The --synthetic_data instructs the code to generate a synthetic ImageNet-like dataset, that can be used to showcase the training procedure. However, it will not provide any meaningful results. Remove the --synthetic_data parameter a specify a --data_dir path to an actual ImageNet directory to properly train the model.

Note

On the STYX cluster, a pre-downloaded version of the ImageNet dataset can be found in /home/DATA/PUBLIC_DATA/ImageNet.

Caution

On STYX, don’t forget to add the following -x flags to the tarantella command to correctly detect the GPUs (and redo the steps from here if in a new terminal)

tarantella -x XLA_FLAGS="--xla_gpu_cuda_data_dir=${CONDA_ENV_PATH}/lib" ...

Implementation overview

We will now look closer into the implementation of the ResNet-50 training scheme. The main training steps reside in the examples/image_classification/train_imagenet_main.py file.

The most important step in enabling data parallelism with Tarantella is to wrap the Keras model into a Tarantella model that uses data parallelism for speeding up training.

This is summarized below for the ResNet50 model:

model = tf.keras.applications.resnet50.ResNet50(include_top=True, weights=None, classes=1000,
                                                input_shape=(224, 224, 3), input_tensor=None,
                                                pooling=None, classifier_activation='softmax')
model = tnt.Model(model,
                  parallel_strategy = tnt.ParallelStrategy.DATA)

Next, the training procedure can simply be written down as it would be for a standard, TensorFlow-only model. No further changes are required to train the model in a distributed manner.

In particular, the ImageNet dataset is loaded and preprocessed as follows:

train_input_dataset = load_dataset(dataset_type='train',
                                   data_dir=args.data_dir, num_samples = args.train_num_samples,
                                   batch_size=args.batch_size, dtype=tf.float32,
                                   drop_remainder=args.drop_remainder,
                                   shuffle_seed=args.shuffle_seed)

The load_dataset function reads the input files in data_dir, loads the training samples, and processes them into TensorFlow datasets.

The user only needs to pass the global batch_size value, and the Tarantella framework will ensure that the dataset is properly distributed among devices, such that:

  • each device will process an independent set of samples

  • each device will group the samples into micro batches, where the micro-batch size will be roughly equal to batch_size / num_devices.
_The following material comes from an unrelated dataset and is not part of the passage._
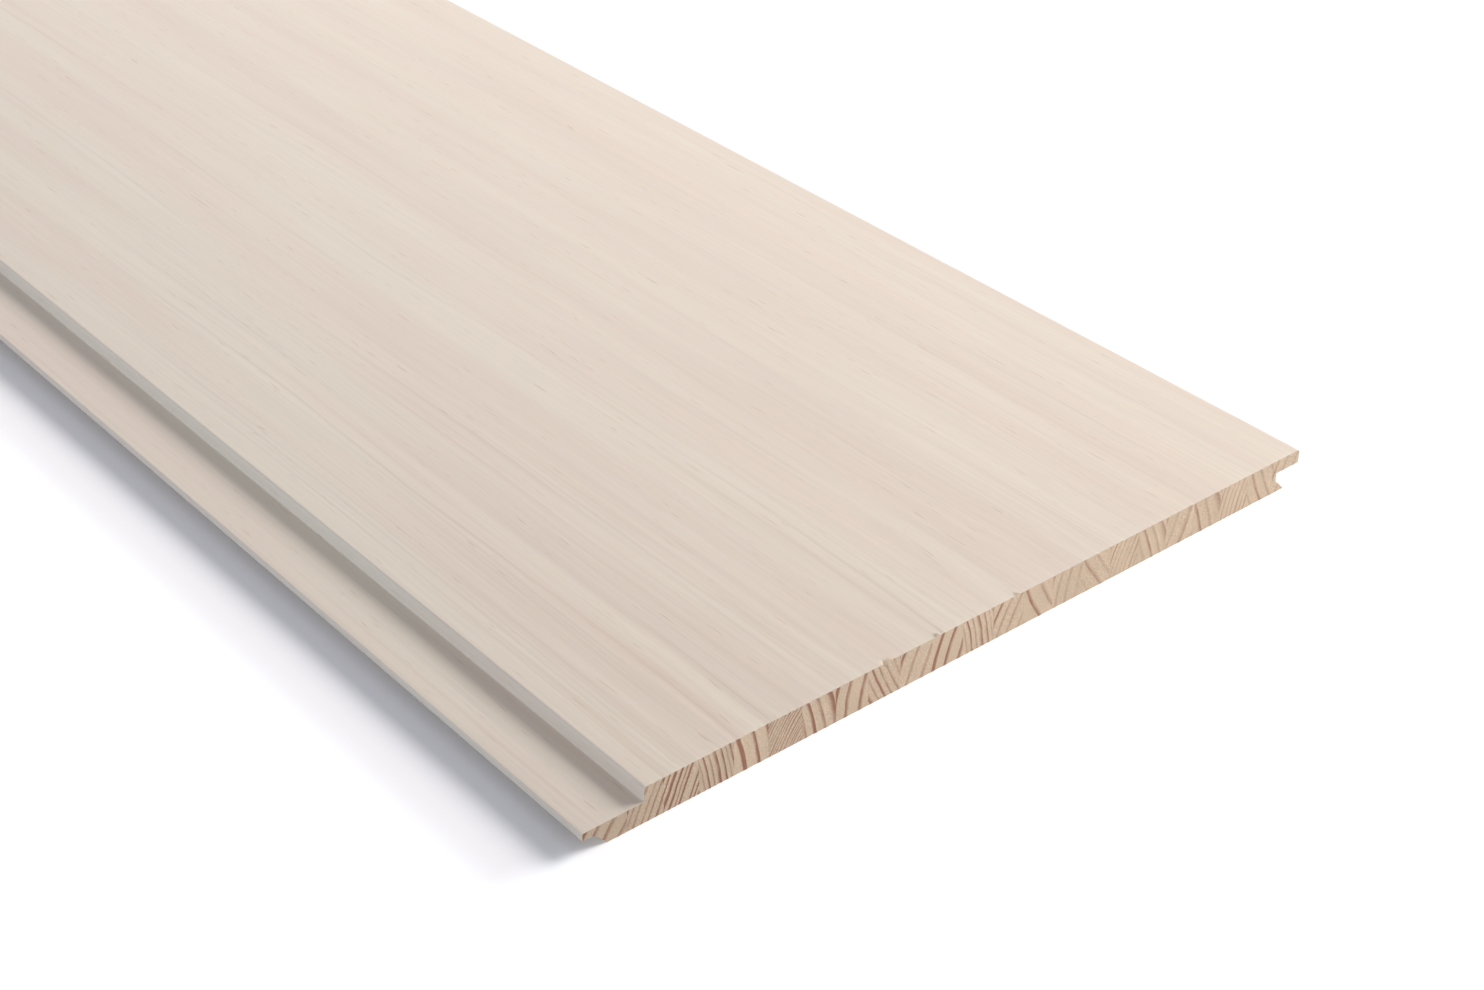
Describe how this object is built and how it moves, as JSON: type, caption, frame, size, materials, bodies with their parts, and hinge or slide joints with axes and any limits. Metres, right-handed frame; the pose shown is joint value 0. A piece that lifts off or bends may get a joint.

If the batch size is not a multiple of the number of ranks, the remainder samples will be equally distributed among the participating ranks, such that some ranks will use a micro-batch of (batch_size / num_devices) + 1.

  • each device will apply the same set of transformations to its input samples as specified in the load_dataset function.

The advantage of using the automatic dataset distribution mechanism of Tarantella is that users can reason about their I/O pipeline without taking care of the details about how to distribute it.

Before starting the training, the model is compiled using a standard Keras optimizer and loss.

model.compile('optimizer' : tf.keras.optimizers.SGD(learning_rate=lr_schedule, momentum=0.9),
              'loss' : tf.keras.losses.SparseCategoricalCrossentropy(),
              'metrics' : [tf.keras.metrics.SparseCategoricalAccuracy()])

We provide flags to enable the most commonly used Keras callbacks, such as the TensorBoard profiler, which can simply be passed to the fit function of the Tarantella model.

callbacks.append(tf.keras.callbacks.TensorBoard(log_dir = flags_obj.model_dir,
                                                profile_batch = 2))

There is no need for any further changes to proceed with distributed training:

history = model.fit(train_dataset,
                    validation_data = val_dataset,
                    validation_freq=args.val_freq,
                    epochs=args.train_epochs,
                    callbacks=callbacks,
                    verbose=args.verbose)

References

Goyal

Goyal, Priya, et al. “Accurate, Large Minibatch SGD: Training ImageNet in 1 Hour.” arXiv preprint arXiv:1706.02677 (2017).

He

He, Kaiming, et al. “Deep residual learning for image recognition.” Proceedings of the IEEE conference on computer vision and pattern recognition. arXiv preprint arXiv:1512.03385 (2016).